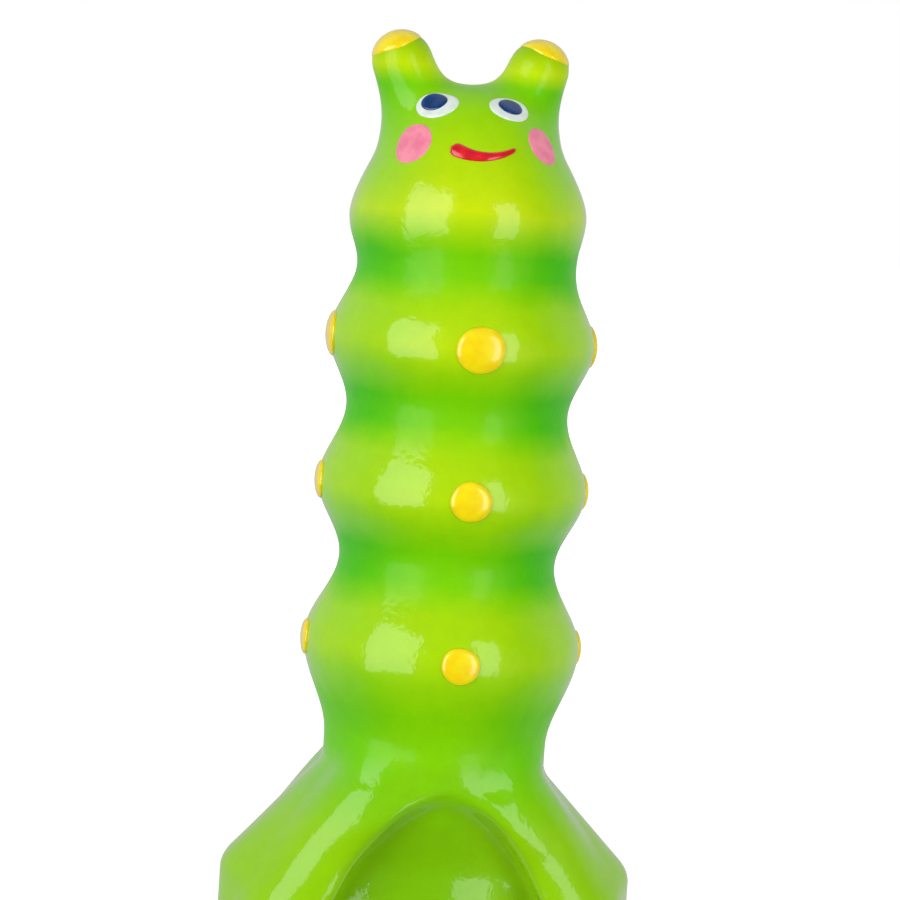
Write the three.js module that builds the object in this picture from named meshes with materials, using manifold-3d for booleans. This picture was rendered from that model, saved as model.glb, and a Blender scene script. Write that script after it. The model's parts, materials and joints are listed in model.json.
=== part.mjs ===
// A soft plastic worm figure, in millimetres: Z is up, the ground is Z = 0, the face looks along -Y.
// "left" and "right" are the worm's own sides, so left is +X.
//
// The skin is hollow. It is built as five sections that flex against each other at four waists, from the
// four-footed base up to the head. At each waist the lower section ends in a ball-shaped neck and the upper
// section in a rim that slides over it. Both are centred on the waist, so a bend never closes their gap.
// The eyes, cheeks, mouth, dots and antenna tips are thin pads and caps on that skin.

import * as THREE from "three";
import { mergeVertices } from "three/addons/utils/BufferGeometryUtils.js";
import Module from "manifold-3d";

const wasm = await Module();
wasm.setup();

// ---------------------------------------------------------------- driving dimensions

const WALL = 2.8; // thickness of the skin
const GAP = 0.3; // clearance between any two pieces
const SIDES = 32; // facets around the body

const BASE_HEIGHT = 29.5; // ground to the lowest waist
const WAIST_RADII = [15.65, 15.15, 15.5, 15.25]; // lowest waist first
const RINGS = [
  { name: "lower_ring", height: 25.7, crestAt: 14.0, crestRadius: 19.45, dotRadius: 2.7 },
  { name: "middle_ring", height: 21.1, crestAt: 10.5, crestRadius: 18.8, dotRadius: 2.95 },
  { name: "upper_ring", height: 20.0, crestAt: 9.8, crestRadius: 18.65, dotRadius: 3.5 },
];

const HEAD_HEIGHT = 25.2; // top waist to the crown
const HEAD_CREST_AT = 7.1;
const HEAD_CREST_RADIUS = 16.45;
const HEAD_TAPER = 0.37; // share of the radius lost between the jowls and the crown
const HEAD_TILT = 2.5; // degrees, towards the worm's right

const NECK_RISE = 8.5; // height of a ball neck above its waist
const RIM_LIFT = 4; // height of the upper section's rim above the waist
const NECK_BLEND = 2; // how far below a waist the skin starts to follow the neck's ball

// The skirt is a rounded square. Its four corners are the feet.
const FOOT = { reach: 31.8, from: 26.4, to: 10.2 }; // axis to corner, and the heights it flares out between
const SIDE = { reach: 29.2, from: 25.8, to: 11.6 }; // the same for the middle of a side
const CORNER_SHARPNESS = 2.4; // 1 gives broad, round corners
const FLARE_ROUNDING = 1.4; // half the height over which a flare starts or stops
const DEPTH_TO_WIDTH = 0.58; // of the skirt at the ground: it is flatter from front to back than across
const HOLLOW_FRONT = { height: 25, halfWidth: 18.6 }; // the arched hollow between the two front feet
const BELLY = { top: 14.2, bottom: 18.6, from: 11.5 }; // radii of the belly behind it, and where it draws in
const UNDER_ARCH = { height: 7.8, halfWidth: 16.5 }; // the openings under the belly and under the back

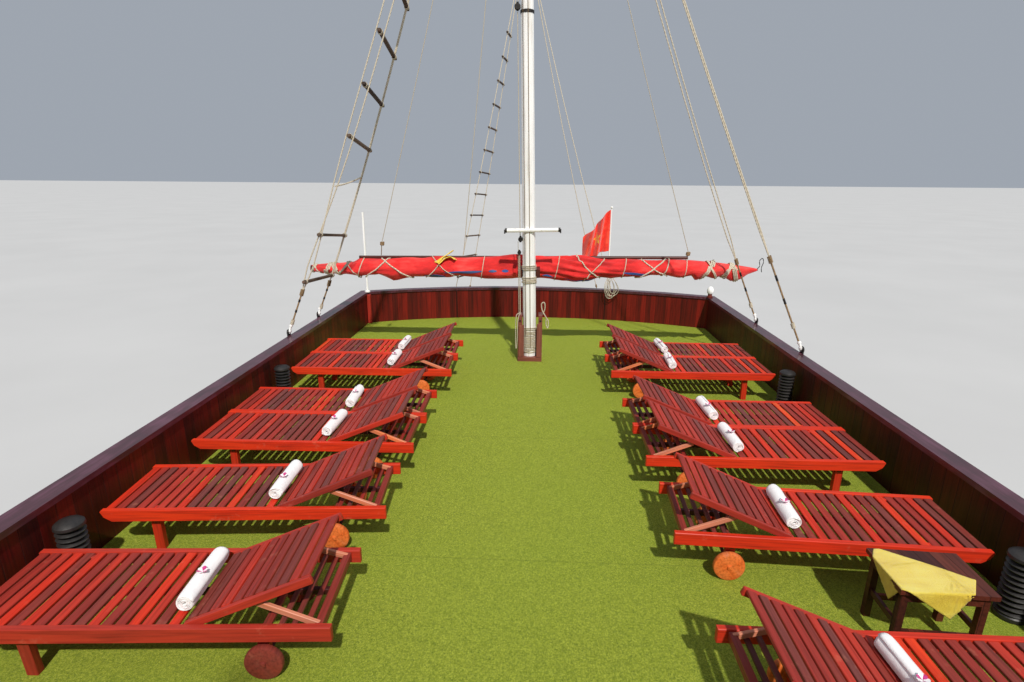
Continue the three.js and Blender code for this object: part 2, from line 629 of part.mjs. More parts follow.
const mastX = (mast, z) => mast.x - Math.tan(mast.leanDeg * DEG) * (z - mast.foot);
const mainLean = [0, -MAIN_MAST.leanDeg * DEG, 0];
const mainAt = [MAIN_MAST.x, MAIN_MAST.y, MAIN_MAST.foot + 3];
const crossSpar = { z: 1880, left: -330, right: 440, behind: 95, radius: 28 };
part('main_mast', join(
  mastShape(MAIN_MAST),
  rod([crossSpar.left, -crossSpar.behind, crossSpar.z],
    [crossSpar.right, -crossSpar.behind, crossSpar.z], crossSpar.radius),
), 'whitePaint', { at: mainAt, turn: mainLean });
part('main_tabernacle', tabernacleShape(MAIN_MAST.low, 700), 'mahogany',
  { at: [MAIN_MAST.x, MAIN_MAST.y, TURF_TOP + TOUCH_GAP] });

part('fore_mast', join(
  mastShape(FORE_MAST).rotate([0, -FORE_MAST.leanDeg, 0]),
  seatOnDeck(block([-190, -170, -200], [190, 170, 260]), FORE_MAST.y, FORE_MAST.foot),
), 'whitePaint', { at: [FORE_MAST.x, FORE_MAST.y, FORE_MAST.foot] });
part('mizzen_mast', join(
  mastShape(MIZZEN_MAST),
  block([-160, -150, -59], [160, 150, 0.5]),
), 'whitePaint', { at: [MIZZEN_MAST.x, MIZZEN_MAST.y, MIZZEN_MAST.foot] });

// Stays: a collar at the masthead, shrouds down to plates on the ship's side, and rungs
function staysShape({ head, collar, feet, plate, rungs, extra }) {
  const band = cut(
    rod([head[0], head[1], head[2] - 70], [head[0], head[1], head[2] + 70], collar + 34, collar + 34, 14),
    rod([head[0], head[1], head[2] - 90], [head[0], head[1], head[2] + 90],
      collar + 4, collar + 4, 14),
  );
  const pieces = [band];
  const start = ([x, y]) => {
    const reach = (collar + 20) / Math.hypot(x - head[0], y - head[1]);
    return [head[0] + (x - head[0]) * reach, head[1] + (y - head[1]) * reach, head[2]];
  };
  for (const [x, y, z] of [...feet, ...extra]) {
    pieces.push(rod(start([x, y]), [x, y, z], STAY_RADIUS, STAY_RADIUS, ROPE_SIDES));
  }
  for (const [x, y, z] of feet) {
    const side = Math.sign(x);
    pieces.push(block([Math.min(x - 15 * side, x + 15 * side), y - 35, z - plate],
      [Math.max(x - 15 * side, x + 15 * side), y + 35, z + 30]));
  }
  const along = (foot, z) => {
    const top = start(foot);
    const share = (z - foot[2]) / (top[2] - foot[2]);
    return new THREE.Vector3(...foot).lerp(new THREE.Vector3(...top), share);
  };
  for (const [a, b, z, tilt] of rungs) {
    const [from, to] = [along(feet[a], z), along(feet[b], z - tilt)];
    const over = to.clone().sub(from).setLength(60);
    pieces.push(rod(from.sub(over).toArray(), to.add(over).toArray(), RUNG_RADIUS, RUNG_RADIUS, ROPE_SIDES));
  }
  return join(...pieces);
}

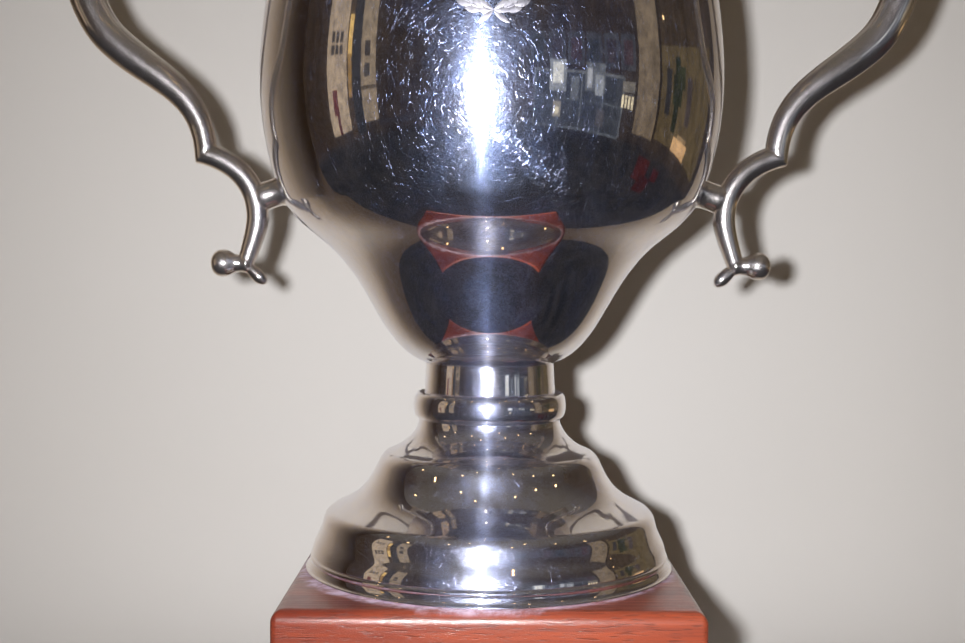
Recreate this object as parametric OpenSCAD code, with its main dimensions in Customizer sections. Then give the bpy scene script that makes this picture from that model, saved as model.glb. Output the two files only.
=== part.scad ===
// Two-handled presentation cup on a square hollow plinth.
// Millimetres, +Z up. The origin is the centre of the plinth's underside.
// The handles lie along X and the front faces -Y.

/* [Plinth] */
// Width and depth of the square plinth
plinth_w = 181; // [170:1:220]
// Height of the plinth, from the underside to the top of its board
plinth_h = 96; // [88:1:130]
// Thickness of the top board
board_t = 22; // [18:1:26]
// Round-over radius along the board's upper edge
board_edge_r = 5.5; // [2:0.5:8]
// Radius of the board's upright corners
board_corner_r = 3; // [1:0.5:6]
// How far the side panels stand in from the board's edge
panel_inset = 8; // [6:1:12]
// Thickness of the side panels
panel_t = 12; // [9:1:16]
// Height of the skirting moulding
skirting_h = 26; // [18:1:32]
// Thickness of the baize strips under the panels
baize_t = 1.5; // [1:0.5:3]

/* [Nameplate] */
// Length of the blank nameplate on the front panel
nameplate_w = 76; // [50:1:110]
// Height of the nameplate
nameplate_h = 26; // [16:1:32]

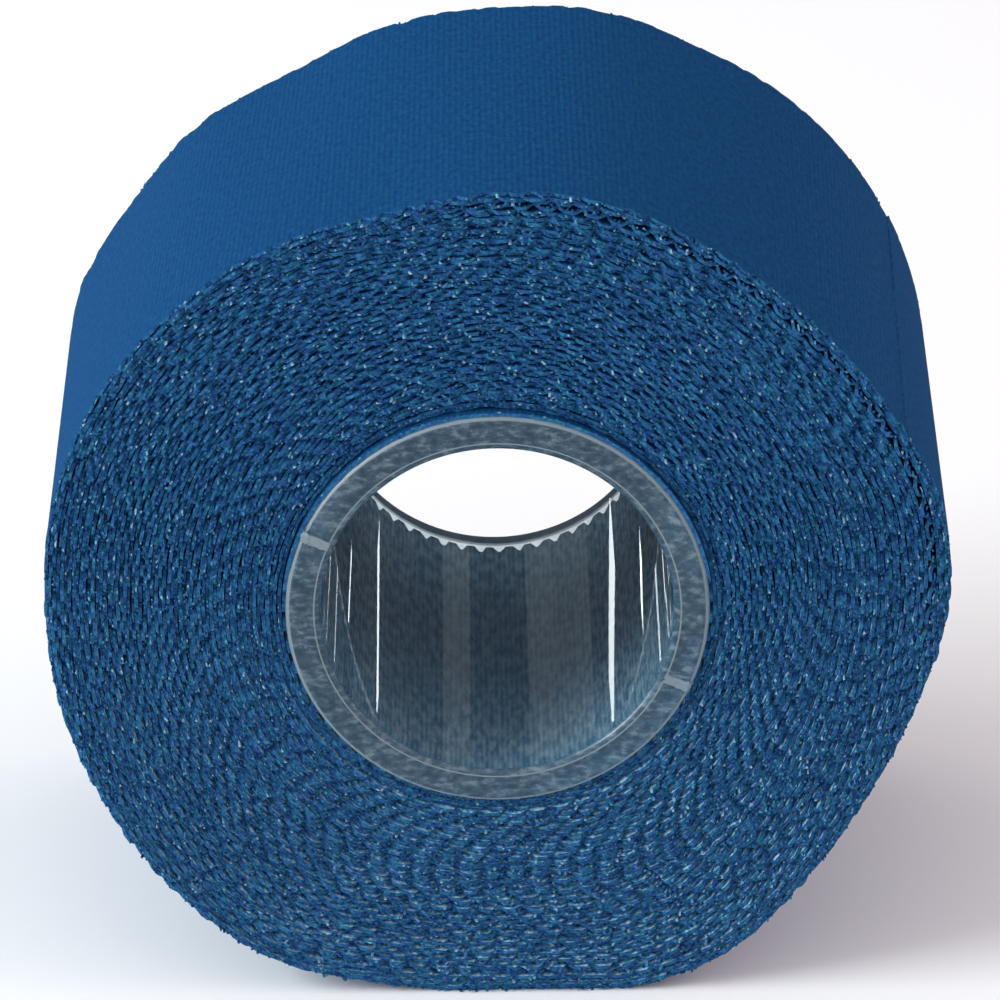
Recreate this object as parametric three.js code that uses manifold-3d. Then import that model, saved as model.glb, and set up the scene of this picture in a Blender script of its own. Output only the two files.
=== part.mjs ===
// Athletic tape roll: cotton tape with pinked edges, wound on a clear plastic tube and lying on its
// curved side. Units are millimetres and +Z is up. The roll's axis runs along Y, and the end that
// faces -Y is the one where the tube stands proud of the tape.

import * as THREE from 'three';
import { LoftGeometry } from 'three/addons/geometries/LoftGeometry.js';
import { mergeVertices } from 'three/addons/utils/BufferGeometryUtils.js';
import Module from 'manifold-3d';

const wasm = await Module();
wasm.setup();

const tube = {
  bore: 24, // inner diameter
  outside: 28.9, // outer diameter
  length: 39,
  chamfer: 0.45,
  sides: 96,
};
const seamMark = {
  angle: 156, // degrees, with a second mark straight across from it
  width: 1.1,
  proud: 0.25,
  rooted: 0.6, // how deep it runs into the tube
  overhang: 0.12, // how far it stands out past the tube's outside
};
const tape = {
  width: 38,
  setBack: 0.5, // from the tube's front end to the tooth tips
  toothPitch: 1.6475,
  toothDepth: 0.9,
  layer: 0.26, // one turn of cloth and adhesive
  cutEnd: 26, // degrees, where the outer turn stops
};
const clearance = 0.3; // between the tube and the first turn
const flatDrop = 29.6; // from the roll's axis down to the flat spot that it rests on

// The roll's outline, every 15 degrees from +X towards +Z: the radius at its front and back ends.
const outline = [
  { angle: -180, front: 30.82, back: 31.31 },
  { angle: -165, front: 30.91, back: 30.96 },
  { angle: -150, front: 30.98, back: 30.88 },
  { angle: -135, front: 31.24, back: 31.24 },
  { angle: -120, front: 31.31, back: 31.31 },
  { angle: -105, front: 30.05, back: 30.05 },
  { angle: -90, front: 29.84, back: 29.84 },
  { angle: -75, front: 30.73, back: 30.73 },
  { angle: -60, front: 31.11, back: 31.11 },
  { angle: -45, front: 29.95, back: 29.95 },
  { angle: -30, front: 29.36, back: 29.88 },
  { angle: -15, front: 29.67, back: 30.72 },
  { angle: 0, front: 30.66, back: 31.60 },
  { angle: 15, front: 30.98, back: 31.90 },
  { angle: 30, front: 30.21, back: 31.87 },
  { angle: 45, front: 29.87, back: 31.44 },
  { angle: 60, front: 29.95, back: 30.77 },
  { angle: 75, front: 30.46, back: 30.67 },
  { angle: 90, front: 30.36, back: 29.93 },
  { angle: 105, front: 29.89, back: 29.57 },
  { angle: 120, front: 30.51, back: 28.99 },
  { angle: 135, front: 30.87, back: 29.95 },
  { angle: 150, front: 31.15, back: 30.34 },
  { angle: 165, front: 31.10, back: 31.38 },
];

// The rings that the wound tape's surface runs through: from the bore out over the back end, along
// the outside and in over the front end. Share is 0 at the bore and 1 at the outside.
const rings = [
  { end: 'back', share: 0, pinked: false, gap: false },
  { end: 'back', share: 0.955, pinked: false, gap: false },
  { end: 'back', share: 0.965, pinked: true, gap: false },
  { end: 'back', share: 1, pinked: true, gap: false },
  { end: 'front', share: 1, pinked: true, gap: false },
  { end: 'front', share: 0.965, pinked: true, gap: false },
  { end: 'front', share: 0.955, pinked: false, gap: false },
  { end: 'front', share: 0.945, pinked: false, gap: true },
  { end: 'front', share: 0.935, pinked: false, gap: false },
  { end: 'front', share: 0, pinked: false, gap: false },
];

// The outer turns stand a little off the ones below them at the roll's upper right.
const looseTurns = { middle: 40, reach: 65, depth: 0.8 };

const radians = THREE.MathUtils.degToRad;
const boreRadius = tube.outside / 2 + clearance;
const faceSetBack = tape.toothDepth / 2;

// A smooth curve through the outline's rows, at any angle in degrees.
function outlineRadius(angle, end) {
  const step = 360 / outline.length;
  const place = THREE.MathUtils.euclideanModulo(angle - outline[0].angle, 360) / step;
  const row = Math.floor(place);
  const t = place - row;
  const [a, b, c, d] = [-1, 0, 1, 2].map((k) => {
    const index = THREE.MathUtils.euclideanModulo(row + k, outline.length);
    return outline[index][end];
  });
  const rise = (c - a) / 2;
  const fall = (d - b) / 2;
  const bend = 2 * (b - c) + rise + fall;
  return b + t * (rise + t * (3 * (c - b) - 2 * rise - fall + t * bend));
}

// The outer turn's radius: it climbs by one layer on its way round to the cut end, and it is cut
// off level where the roll lies on its flat spot.
function outerTurnRadius(angle, end) {
  const wayRound = THREE.MathUtils.euclideanModulo(angle - tape.cutEnd, 360) / 360;
  const radius = outlineRadius(angle, end) + tape.layer * (wayRound - 0.5);
  const drop = -Math.sin(radians(angle));
  return drop * radius > flatDrop ? flatDrop / drop : radius;
}

function ringPoints(ring, toothCount) {
  const columns = 2 * toothCount;
  const outward = ring.end === 'front' ? -1 : 1;
  const frontTips = -tube.length / 2 + tape.setBack;
  const tips = ring.end === 'front' ? frontTips : frontTips + tape.width;
  const points = [];
  for (let column = 0; column < columns; column++) {
    const angle = tape.cutEnd + (360 * column) / columns;
    const outer = outerTurnRadius(angle, ring.end);
    const radius = THREE.MathUtils.lerp(boreRadius, outer, ring.share);
    let behindTips = faceSetBack;
    if (ring.pinked) {
      behindTips = column % 2 === 0 ? 0 : tape.toothDepth;
    }
    if (ring.gap) {
      const away = Math.abs(THREE.MathUtils.euclideanModulo(angle - looseTurns.middle + 180, 360) - 180);
      behindTips += looseTurns.depth * THREE.MathUtils.smoothstep(looseTurns.reach - away, 0, looseTurns.reach / 2);
    }
    points.push(new THREE.Vector3(
      radius * Math.cos(radians(angle)),
      tips - outward * behindTips,
      radius * Math.sin(radians(angle)),
    ));
  }
  return points;
}

function woundTapeGeometry() {
  const mean = outline.reduce((sum, row) => sum + row.front, 0) / outline.length;
  const toothCount = Math.round((2 * Math.PI * mean) / tape.toothPitch);
  const sections = rings.map((ring) => ringPoints(ring, toothCount));
  return welded(new LoftGeometry([...sections, sections[0]]));
}

function tubeWallGeometry() {
  const inner = tube.bore / 2;
  const outer = tube.outside / 2;
  const half = tube.length / 2;
  const profile = [
    [inner, -half + tube.chamfer],
    [inner + tube.chamfer, -half],
    [outer - tube.chamfer, -half],
    [outer, -half + tube.chamfer],
    [outer, half - tube.chamfer],
    [outer - tube.chamfer, half],
    [inner + tube.chamfer, half],
    [inner, half - tube.chamfer],
  ].map(([radius, y]) => new THREE.Vector2(radius, y));
  return welded(new THREE.LatheGeometry([...profile, profile[0]], tube.sides));
}

// One of the two marks that the mould's parting line leaves on the tube's front rim.
function seamMarkGeometry(angle) {
  const start = tube.bore / 2 + tube.chamfer;
  const stop = tube.outside / 2 + seamMark.overhang;
  const height = seamMark.proud + seamMark.rooted;
  const mark = new THREE.BoxGeometry(stop - start, height, seamMark.width);
  mark.translate((start + stop) / 2, -tube.length / 2 - seamMark.proud + height / 2, 0);
  mark.rotateY(-radians(angle));
  return welded(mark);
}

function coreTubeGeometry() {
  const marks = [seamMark.angle, seamMark.angle - 180];
  let body = solidOf(tubeWallGeometry());
  for (const angle of marks) {
    body = body.add(solidOf(seamMarkGeometry(angle)));
  }
  return geometryOf(body);
}

function welded(geometry) {
  const plain = new THREE.BufferGeometry().copy(geometry);
  plain.deleteAttribute('normal');
  plain.deleteAttribute('uv');
  return mergeVertices(plain);
}

function solidOf(geometry) {
  return new wasm.Manifold(new wasm.Mesh({
    numProp: 3,
    vertProperties: geometry.attributes.position.array,
    triVerts: Uint32Array.from(geometry.index.array),
  }));
}

function geometryOf(solid) {
  const mesh = solid.getMesh();
  const geometry = new THREE.BufferGeometry();
  geometry.setAttribute('position', new THREE.BufferAttribute(mesh.vertProperties, mesh.numProp));
  geometry.setIndex(new THREE.BufferAttribute(mesh.triVerts, 1));
  return geometry;
}

function piece(name, geometry, material) {
  geometry.computeVertexNormals();
  const mesh = new THREE.Mesh(geometry, material);
  mesh.name = name;
  return mesh;
}

const cottonCloth = new THREE.MeshStandardMaterial({ color: 0x1f4f86, roughness: 0.9, metalness: 0 });
const clearPlastic = new THREE.MeshStandardMaterial({
  color: 0xa9b4b8,
  roughness: 0.15,
  metalness: 0,
  transparent: true,
  opacity: 0.4,
});

const tapeRoll = new THREE.Group();
tapeRoll.add(piece('core_tube', coreTubeGeometry(), clearPlastic));
tapeRoll.add(piece('wound_tape', woundTapeGeometry(), cottonCloth));

// The origin is below the middle of the roll, on the surface that it lies on.
const extent = new THREE.Box3().setFromObject(tapeRoll, true);
const middle = extent.getCenter(new THREE.Vector3());
tapeRoll.position.set(-middle.x, -middle.y, -extent.min.z);

export default tapeRoll;
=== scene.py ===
import math

import bmesh
import bpy
import numpy as np
from mathutils import Matrix, Quaternion, Vector


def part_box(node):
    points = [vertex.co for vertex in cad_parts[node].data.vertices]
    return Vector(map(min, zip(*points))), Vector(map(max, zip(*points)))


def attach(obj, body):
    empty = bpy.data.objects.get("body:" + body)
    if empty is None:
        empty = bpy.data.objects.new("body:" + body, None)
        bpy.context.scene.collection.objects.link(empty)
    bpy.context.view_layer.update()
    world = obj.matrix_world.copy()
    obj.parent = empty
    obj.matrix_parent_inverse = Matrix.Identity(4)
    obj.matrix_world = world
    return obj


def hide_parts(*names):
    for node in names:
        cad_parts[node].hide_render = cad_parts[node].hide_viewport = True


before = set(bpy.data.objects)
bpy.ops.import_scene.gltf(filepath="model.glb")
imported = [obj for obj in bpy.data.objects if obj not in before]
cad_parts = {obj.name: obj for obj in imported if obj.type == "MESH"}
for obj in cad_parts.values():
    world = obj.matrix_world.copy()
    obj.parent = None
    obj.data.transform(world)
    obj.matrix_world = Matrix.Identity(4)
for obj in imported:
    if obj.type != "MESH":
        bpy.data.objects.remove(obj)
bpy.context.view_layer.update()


# The core is a tube of clear polystyrene, injection moulded, with a wall of about 2.5 mm and softly
# rounded rims. The tape is wound straight onto the core, which stands 0.5 mm proud at either end.
MM = 0.001
core_low, core_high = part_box("core_tube")
core_wall = 2.45 * MM
core_rim_round = 0.45 * MM
core_sides = 256
mark_height = 0.25 * MM
core_radius = (core_high.x - core_low.x) / 2
axis_x = (core_low.x + core_high.x) / 2
axis_z = (core_low.z + core_high.z) / 2
front_rim = core_low.y + mark_height
back_rim = core_high.y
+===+
To do: Above are the records. Print exactly, and only, the lines from the line with "it lies on." to the line with "bpy.data.objects.remove(obj)", both inclusive.

Solution for this task:
// The origin is below the middle of the roll, on the surface that it lies on.
const extent = new THREE.Box3().setFromObject(tapeRoll, true);
const middle = extent.getCenter(new THREE.Vector3());
tapeRoll.position.set(-middle.x, -middle.y, -extent.min.z);

export default tapeRoll;
=== scene.py ===
import math

import bmesh
import bpy
import numpy as np
from mathutils import Matrix, Quaternion, Vector


def part_box(node):
    points = [vertex.co for vertex in cad_parts[node].data.vertices]
    return Vector(map(min, zip(*points))), Vector(map(max, zip(*points)))


def attach(obj, body):
    empty = bpy.data.objects.get("body:" + body)
    if empty is None:
        empty = bpy.data.objects.new("body:" + body, None)
        bpy.context.scene.collection.objects.link(empty)
    bpy.context.view_layer.update()
    world = obj.matrix_world.copy()
    obj.parent = empty
    obj.matrix_parent_inverse = Matrix.Identity(4)
    obj.matrix_world = world
    return obj


def hide_parts(*names):
    for node in names:
        cad_parts[node].hide_render = cad_parts[node].hide_viewport = True


before = set(bpy.data.objects)
bpy.ops.import_scene.gltf(filepath="model.glb")
imported = [obj for obj in bpy.data.objects if obj not in before]
cad_parts = {obj.name: obj for obj in imported if obj.type == "MESH"}
for obj in cad_parts.values():
    world = obj.matrix_world.copy()
    obj.parent = None
    obj.data.transform(world)
    obj.matrix_world = Matrix.Identity(4)
for obj in imported:
    if obj.type != "MESH":
        bpy.data.objects.remove(obj)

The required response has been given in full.